Entrar numa “Tekoa” (aldeia), é adentrar um templo sagrado. Lá, o tempo é outro, bem diferente desse nosso tempo louco e corrido. Lá, existe espaço para a contemplação e celebração da vida, para o cultivo do sagrado, para a reflexão acerca da história brasileira e da formação de seu povo, para o exercício da identidade indígena, a despeito de toda a discriminação que esses povos enfrentam, diariamente e historicamente. Os povos indígenas brasileiros existem sim e são seres humanos, de carne e osso, como eu, você e seu vizinho. Eles não são meras ilustrações dos livros didáticos ou simples personagens dos romances brasileiros. Eles são nossos irmãos, brasileiros e guardadores do que existe de mais ancestral na nossa cultura, fazem parte dos povos originários da nossa nação e estão simplesmente esquecidos.
Eles já não tem mais espaço pra plantar, já não tem mais autorização pra caçar e precisam brigar judicialmente pra terem direito a um pedaço de terra. As demarcações de Terras Indígenas levam anos para serem legalizados e muitas vezes, depois de serem demarcadas e reconhecidas, tornam-se alvo da ganância de latifundiários que coíbem violentamente essas comunidades e tornam-se autores de assassinatos bárbaros, que raramente são punidos. Hoje, eles não tem direito a sequer um pedaço de terra onde, há muito tempo atrás, era tudo deles.
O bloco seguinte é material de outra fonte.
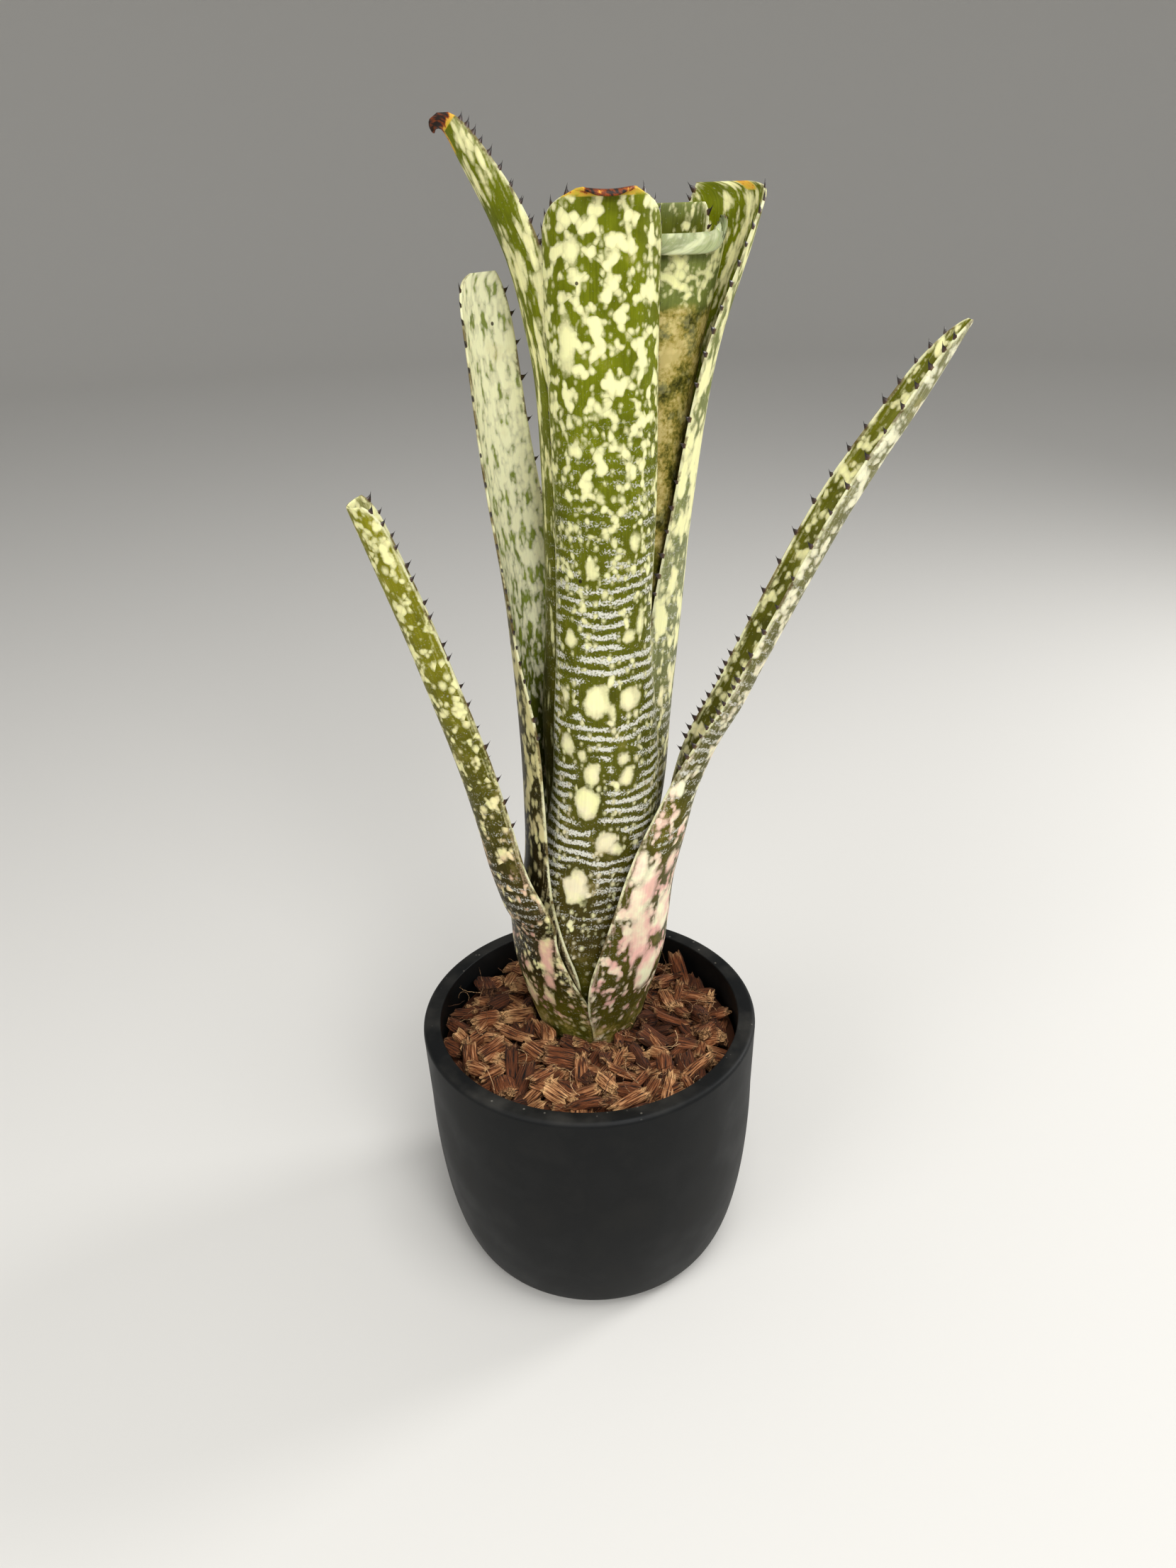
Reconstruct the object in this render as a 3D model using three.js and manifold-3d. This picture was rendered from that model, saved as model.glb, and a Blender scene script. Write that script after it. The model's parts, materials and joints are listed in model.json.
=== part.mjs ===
// A variegated billbergia in a plain black pot. Millimetres, +Z up.
// The origin is the middle of the pot's underside, and the plant faces -Y.
import * as THREE from 'three';
import { mergeVertices } from 'three/addons/utils/BufferGeometryUtils.js';
import Module from 'manifold-3d';

const wasm = await Module();
wasm.setup();

// Driving dimensions of the pot
const POT_HEIGHT = 96;
const POT_RADIUS = 60;
const RIM_WIDTH = 6.2;
const RIM_DEPTH = 9;
const RIM_ROUNDING = 1.8;
const LIP_STEPS = 3;
const WALL = 2.6;
const FLOOR = 3.2;
const STRAIGHT_SIDE = 27;
const SIDE_TAPER = 0.8;
const FOOT_INSET = 13.7;
const INNER_CHAMFER = 1.5;
const POT_SEGMENTS = 48;
const SIDE_STEPS = 6;
const DRAIN_HOLES = 5;
const DRAIN_RADIUS = 3.5;
const DRAIN_CIRCLE = 28;

// Driving dimensions of the bark mix
const FIT = 0.35;
const BARK_LEVEL = 84;
const BARK_SEGMENTS = 30;
const CHIP_COUNT = 70;
const CHIP_SEED = 7;
const CHIP_LENGTH = [7, 15];
const CHIP_WIDTH = [4, 8];
const CHIP_HEIGHT = [3, 6];
const CHIP_SKEW = 0.12;
const CHIP_TAPER = 0.16;
const CHIP_PITCH = 32;
const CHIP_ROLL = 28;
const CHIP_LIFT = [0.6, 3];
const GOLDEN_ANGLE = 137.508;
const LOW_CLEARANCE = 0.5;
const HIGH_CLEARANCE = 0.8;

// The tube that the leaf sheaths form: height, centre x and radius of the outermost sheath
const TUBE_Y = 12;
const TUBE = [
  [80, -0.4, 18],
  [92, -0.4, 21.4],
  [104, -0.3, 24.8],
  [118, 0.2, 28],
  [132, 0.8, 29.2],
];
const SHEATH_STEP = 1.5;
const LEAF_THICKNESS = 0.85;
const LEAF_COLUMNS = 8;
const ROWS_PER_STATION = 2;
const TIP_ROWS = 4;

// Spines on the leaf margins
const SPINE_LENGTH = 2.1;
const SPINE_WIDTH = 2.2;
const SPINE_LEAN = 1.1;
const SPINE_ROOT = 0.9;
const SPINE_HALF_HEIGHT = 0.29;
const MARGIN_STEP = 0.05;

// The short stem under the leaves
const STEM_TOP = 79.7;
const STEM_RADIUS = 17;
const STEM_HEIGHT = 18;
const STEM_COLLAR = 3;
const STEM_FOOT_RADIUS = 6.5;
const STEM_SEGMENTS = 24;
const ROOT_COUNT = 6;
const ROOT_DEPTH = 50;
const ROOT_CIRCLE = 4.6;
const ROOT_RADIUS = 1.6;
const ROOT_TIP_RADIUS = 1.1;
const SOCKET_RADIUS = 9.5;

const radians = (degrees) => degrees * Math.PI / 180;
const mix = ([low, high], share) => low + (high - low) * share;

function seeded(seed) {
  let state = seed;
  return () => {
    state = (state * 1664525 + 1013904223) % 4294967296;
    return state / 4294967296;
  };
}

// Solids: a closed geometry becomes a manifold, and a manifold a geometry
function toSolid(geometry) {
  const bare = geometry.clone();
  bare.deleteAttribute('normal');
  bare.deleteAttribute('uv');
  const merged = mergeVertices(bare, 1e-4);
  return new wasm.Manifold(new wasm.Mesh({
    numProp: 3,
    vertProperties: new Float32Array(merged.attributes.position.array),
    triVerts: new Uint32Array(merged.index.array),
  }));
}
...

Então, neste próximo 19 de abril, não vamos comemorar o Dia do Índio, que sequer existe; mas antes refletir de modo muito verdadeiro e honesto sobre a importância e o legado de todos os povos originários do Brasil e que, além de tudo, deram nome a muitas coisas em nossa sociedade: de ruas e coisas a bairros e cidades. E, principalmente, você que, por algum motivo, vá preparar alguma comemoração, homenagem ou algo que o valha, fica o aviso: Cuidado para, mesmo com a melhor das intenções, não disseminar uma visão estereotipada e preconceituosa a respeito desses povos, desvalorizando uma cultura extremamente rica e diversificada. Quem sabe assim, como foi há muito tempo atrás possamos, de fato, dizer que todo dia é dia dos povos indígenas; os mais antigos e originais brasileiros.